Work required - The entries below contain a line with "Recreate this object as parametric OpenSCAD" and a line with "and +Z is up.". Quote exactly those two lines and all lines between them.

Input material -
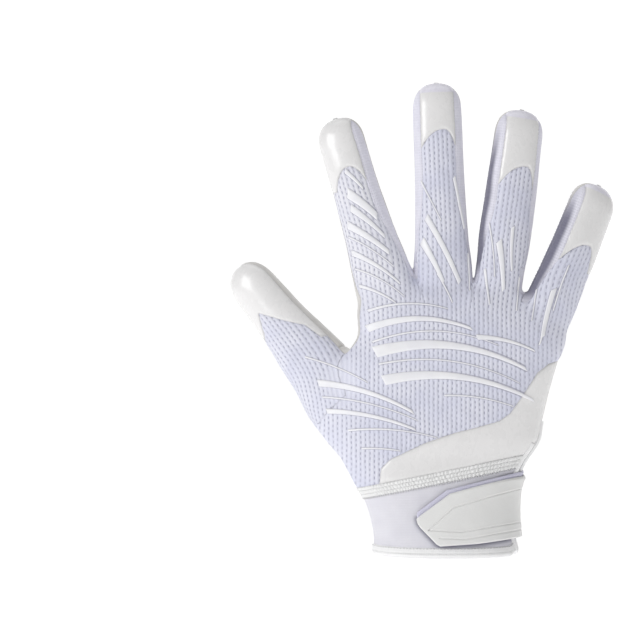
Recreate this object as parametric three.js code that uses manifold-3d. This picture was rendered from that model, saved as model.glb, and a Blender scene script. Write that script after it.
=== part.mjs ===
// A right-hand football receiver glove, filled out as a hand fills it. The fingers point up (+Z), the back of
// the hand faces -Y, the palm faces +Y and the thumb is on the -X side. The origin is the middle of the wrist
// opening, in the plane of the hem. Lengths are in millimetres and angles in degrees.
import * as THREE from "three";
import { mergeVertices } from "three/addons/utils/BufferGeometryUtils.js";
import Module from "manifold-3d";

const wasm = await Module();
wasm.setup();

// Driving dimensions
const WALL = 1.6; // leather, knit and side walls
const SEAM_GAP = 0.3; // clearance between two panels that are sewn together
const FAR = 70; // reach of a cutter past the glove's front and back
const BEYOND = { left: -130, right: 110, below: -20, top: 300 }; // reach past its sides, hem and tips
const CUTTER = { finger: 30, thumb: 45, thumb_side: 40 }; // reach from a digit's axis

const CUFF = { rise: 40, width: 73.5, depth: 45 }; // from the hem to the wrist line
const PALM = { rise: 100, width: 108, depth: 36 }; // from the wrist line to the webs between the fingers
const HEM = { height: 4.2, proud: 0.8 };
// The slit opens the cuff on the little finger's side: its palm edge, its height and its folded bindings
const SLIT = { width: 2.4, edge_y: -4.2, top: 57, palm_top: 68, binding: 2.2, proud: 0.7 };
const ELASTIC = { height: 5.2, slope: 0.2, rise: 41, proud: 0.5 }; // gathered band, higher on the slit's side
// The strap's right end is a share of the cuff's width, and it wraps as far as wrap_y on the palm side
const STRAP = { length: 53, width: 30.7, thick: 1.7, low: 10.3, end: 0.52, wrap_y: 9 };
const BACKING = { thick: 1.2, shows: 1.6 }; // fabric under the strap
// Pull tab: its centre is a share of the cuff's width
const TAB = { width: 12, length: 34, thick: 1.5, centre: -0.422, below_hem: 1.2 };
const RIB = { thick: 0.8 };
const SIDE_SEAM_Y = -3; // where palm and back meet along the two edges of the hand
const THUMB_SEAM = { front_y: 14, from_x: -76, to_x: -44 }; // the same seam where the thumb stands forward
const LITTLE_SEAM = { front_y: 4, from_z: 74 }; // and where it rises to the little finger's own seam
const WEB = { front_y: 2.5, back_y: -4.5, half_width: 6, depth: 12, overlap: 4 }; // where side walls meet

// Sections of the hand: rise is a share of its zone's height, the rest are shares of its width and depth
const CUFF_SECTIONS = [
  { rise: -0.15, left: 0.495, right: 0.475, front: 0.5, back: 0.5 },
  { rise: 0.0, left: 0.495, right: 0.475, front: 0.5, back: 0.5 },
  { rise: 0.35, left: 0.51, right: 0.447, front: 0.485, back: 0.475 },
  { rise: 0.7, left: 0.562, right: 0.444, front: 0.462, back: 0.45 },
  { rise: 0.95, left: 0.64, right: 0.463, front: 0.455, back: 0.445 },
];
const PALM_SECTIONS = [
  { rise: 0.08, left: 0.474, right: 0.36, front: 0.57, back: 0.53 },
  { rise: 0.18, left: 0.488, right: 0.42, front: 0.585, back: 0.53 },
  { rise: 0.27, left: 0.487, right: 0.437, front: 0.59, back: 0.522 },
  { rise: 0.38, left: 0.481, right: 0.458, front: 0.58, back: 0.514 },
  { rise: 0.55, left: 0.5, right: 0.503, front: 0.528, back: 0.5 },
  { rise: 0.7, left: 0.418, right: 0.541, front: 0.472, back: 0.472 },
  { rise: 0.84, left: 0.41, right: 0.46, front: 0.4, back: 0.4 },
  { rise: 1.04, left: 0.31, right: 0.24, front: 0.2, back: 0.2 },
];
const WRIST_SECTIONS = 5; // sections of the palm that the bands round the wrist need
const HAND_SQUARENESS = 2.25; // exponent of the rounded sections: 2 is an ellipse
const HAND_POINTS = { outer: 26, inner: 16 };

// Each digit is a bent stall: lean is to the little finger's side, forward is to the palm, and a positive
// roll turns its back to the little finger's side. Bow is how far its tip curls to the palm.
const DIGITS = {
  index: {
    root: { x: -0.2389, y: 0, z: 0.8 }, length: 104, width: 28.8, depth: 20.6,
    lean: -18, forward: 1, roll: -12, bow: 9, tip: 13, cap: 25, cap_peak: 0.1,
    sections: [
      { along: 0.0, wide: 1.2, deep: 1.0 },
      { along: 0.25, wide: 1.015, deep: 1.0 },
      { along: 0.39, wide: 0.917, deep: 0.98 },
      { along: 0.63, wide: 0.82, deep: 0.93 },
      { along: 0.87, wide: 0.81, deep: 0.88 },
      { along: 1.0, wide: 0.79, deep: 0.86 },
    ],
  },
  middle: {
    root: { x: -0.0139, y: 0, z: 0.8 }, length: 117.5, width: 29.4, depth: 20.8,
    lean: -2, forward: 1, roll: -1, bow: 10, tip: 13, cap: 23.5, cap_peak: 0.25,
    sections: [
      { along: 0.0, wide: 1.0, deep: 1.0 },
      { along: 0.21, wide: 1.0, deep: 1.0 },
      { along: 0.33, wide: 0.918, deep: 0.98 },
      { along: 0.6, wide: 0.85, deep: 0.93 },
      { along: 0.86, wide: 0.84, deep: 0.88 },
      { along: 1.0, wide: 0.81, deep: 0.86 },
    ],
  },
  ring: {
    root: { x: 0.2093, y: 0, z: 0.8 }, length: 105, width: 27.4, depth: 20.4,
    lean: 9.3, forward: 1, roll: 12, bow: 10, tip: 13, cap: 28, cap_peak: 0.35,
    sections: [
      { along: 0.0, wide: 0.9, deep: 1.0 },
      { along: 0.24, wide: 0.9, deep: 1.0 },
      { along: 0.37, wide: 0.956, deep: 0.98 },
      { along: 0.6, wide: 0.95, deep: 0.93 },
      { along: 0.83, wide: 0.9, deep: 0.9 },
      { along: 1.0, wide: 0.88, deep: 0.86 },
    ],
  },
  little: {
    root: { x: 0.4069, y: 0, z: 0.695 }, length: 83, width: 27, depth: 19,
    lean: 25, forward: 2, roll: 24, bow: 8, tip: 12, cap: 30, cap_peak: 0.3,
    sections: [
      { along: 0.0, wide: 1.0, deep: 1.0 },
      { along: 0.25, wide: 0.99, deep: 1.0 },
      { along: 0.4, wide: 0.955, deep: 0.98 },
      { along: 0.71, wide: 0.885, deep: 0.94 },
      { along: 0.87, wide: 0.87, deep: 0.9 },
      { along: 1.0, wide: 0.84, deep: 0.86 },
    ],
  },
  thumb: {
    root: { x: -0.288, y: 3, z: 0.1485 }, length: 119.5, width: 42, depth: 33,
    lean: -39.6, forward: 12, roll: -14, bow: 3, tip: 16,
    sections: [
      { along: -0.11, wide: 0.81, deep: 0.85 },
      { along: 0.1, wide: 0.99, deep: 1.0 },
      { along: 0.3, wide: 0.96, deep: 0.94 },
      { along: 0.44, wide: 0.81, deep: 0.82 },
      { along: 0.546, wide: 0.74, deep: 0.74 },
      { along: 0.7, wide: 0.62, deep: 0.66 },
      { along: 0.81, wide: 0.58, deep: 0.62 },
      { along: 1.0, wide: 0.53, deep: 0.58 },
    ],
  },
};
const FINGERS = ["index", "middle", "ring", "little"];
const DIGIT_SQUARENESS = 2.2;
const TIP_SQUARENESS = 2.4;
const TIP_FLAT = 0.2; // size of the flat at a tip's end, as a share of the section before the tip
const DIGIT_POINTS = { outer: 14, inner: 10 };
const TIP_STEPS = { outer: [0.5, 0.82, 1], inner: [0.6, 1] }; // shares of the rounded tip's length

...

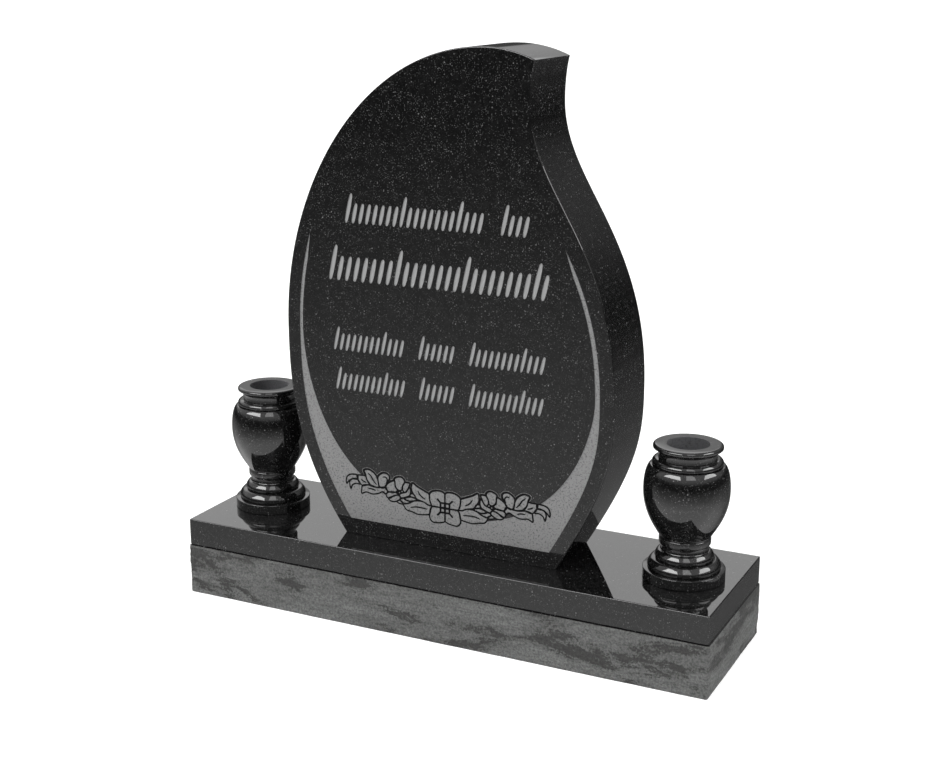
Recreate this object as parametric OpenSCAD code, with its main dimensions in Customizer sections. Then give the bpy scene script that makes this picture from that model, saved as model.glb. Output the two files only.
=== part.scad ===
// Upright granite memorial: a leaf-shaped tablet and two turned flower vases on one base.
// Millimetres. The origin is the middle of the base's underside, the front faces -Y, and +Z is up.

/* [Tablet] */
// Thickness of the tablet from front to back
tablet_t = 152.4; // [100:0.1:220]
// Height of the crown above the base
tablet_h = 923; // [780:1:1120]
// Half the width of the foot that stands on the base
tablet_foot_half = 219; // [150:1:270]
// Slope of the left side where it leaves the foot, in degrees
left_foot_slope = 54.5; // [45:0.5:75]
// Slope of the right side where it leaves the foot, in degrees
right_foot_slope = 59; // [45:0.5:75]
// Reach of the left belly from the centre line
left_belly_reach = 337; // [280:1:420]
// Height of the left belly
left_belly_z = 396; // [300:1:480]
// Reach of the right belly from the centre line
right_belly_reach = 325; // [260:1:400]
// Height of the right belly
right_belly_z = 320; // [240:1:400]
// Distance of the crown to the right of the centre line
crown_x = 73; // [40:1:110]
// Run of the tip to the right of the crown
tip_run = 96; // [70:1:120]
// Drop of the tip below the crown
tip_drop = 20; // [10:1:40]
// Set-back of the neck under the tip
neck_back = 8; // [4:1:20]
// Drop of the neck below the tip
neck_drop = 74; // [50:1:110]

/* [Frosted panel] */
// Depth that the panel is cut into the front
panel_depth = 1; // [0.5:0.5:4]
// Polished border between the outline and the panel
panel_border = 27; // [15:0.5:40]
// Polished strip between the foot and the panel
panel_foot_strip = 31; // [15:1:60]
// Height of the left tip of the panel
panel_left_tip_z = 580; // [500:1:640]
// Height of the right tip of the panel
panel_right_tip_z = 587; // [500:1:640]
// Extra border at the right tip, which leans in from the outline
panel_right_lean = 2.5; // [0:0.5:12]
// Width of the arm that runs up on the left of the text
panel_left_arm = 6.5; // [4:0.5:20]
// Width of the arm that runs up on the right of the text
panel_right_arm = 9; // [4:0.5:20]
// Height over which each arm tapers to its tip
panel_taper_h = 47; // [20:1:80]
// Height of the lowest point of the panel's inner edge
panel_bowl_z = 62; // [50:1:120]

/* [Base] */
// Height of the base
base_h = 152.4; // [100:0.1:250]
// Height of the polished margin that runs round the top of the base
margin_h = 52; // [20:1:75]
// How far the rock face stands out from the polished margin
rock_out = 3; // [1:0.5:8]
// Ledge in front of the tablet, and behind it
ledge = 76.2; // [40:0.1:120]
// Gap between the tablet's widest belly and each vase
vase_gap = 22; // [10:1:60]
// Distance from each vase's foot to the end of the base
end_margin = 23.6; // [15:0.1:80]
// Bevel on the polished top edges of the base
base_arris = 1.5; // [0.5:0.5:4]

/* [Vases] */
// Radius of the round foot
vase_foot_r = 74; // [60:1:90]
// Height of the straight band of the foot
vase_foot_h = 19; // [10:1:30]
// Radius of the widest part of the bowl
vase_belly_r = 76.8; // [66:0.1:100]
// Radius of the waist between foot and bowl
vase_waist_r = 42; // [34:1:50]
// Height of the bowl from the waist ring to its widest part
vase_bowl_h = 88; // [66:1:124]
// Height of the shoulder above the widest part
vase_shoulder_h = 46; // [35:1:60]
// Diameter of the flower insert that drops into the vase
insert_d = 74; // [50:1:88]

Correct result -
Recreate this object as parametric OpenSCAD code, with its main dimensions in Customizer sections. Then give the bpy scene script that makes this picture from that model, saved as model.glb. Output the two files only.
=== part.scad ===
// Upright granite memorial: a leaf-shaped tablet and two turned flower vases on one base.
// Millimetres. The origin is the middle of the base's underside, the front faces -Y, and +Z is up.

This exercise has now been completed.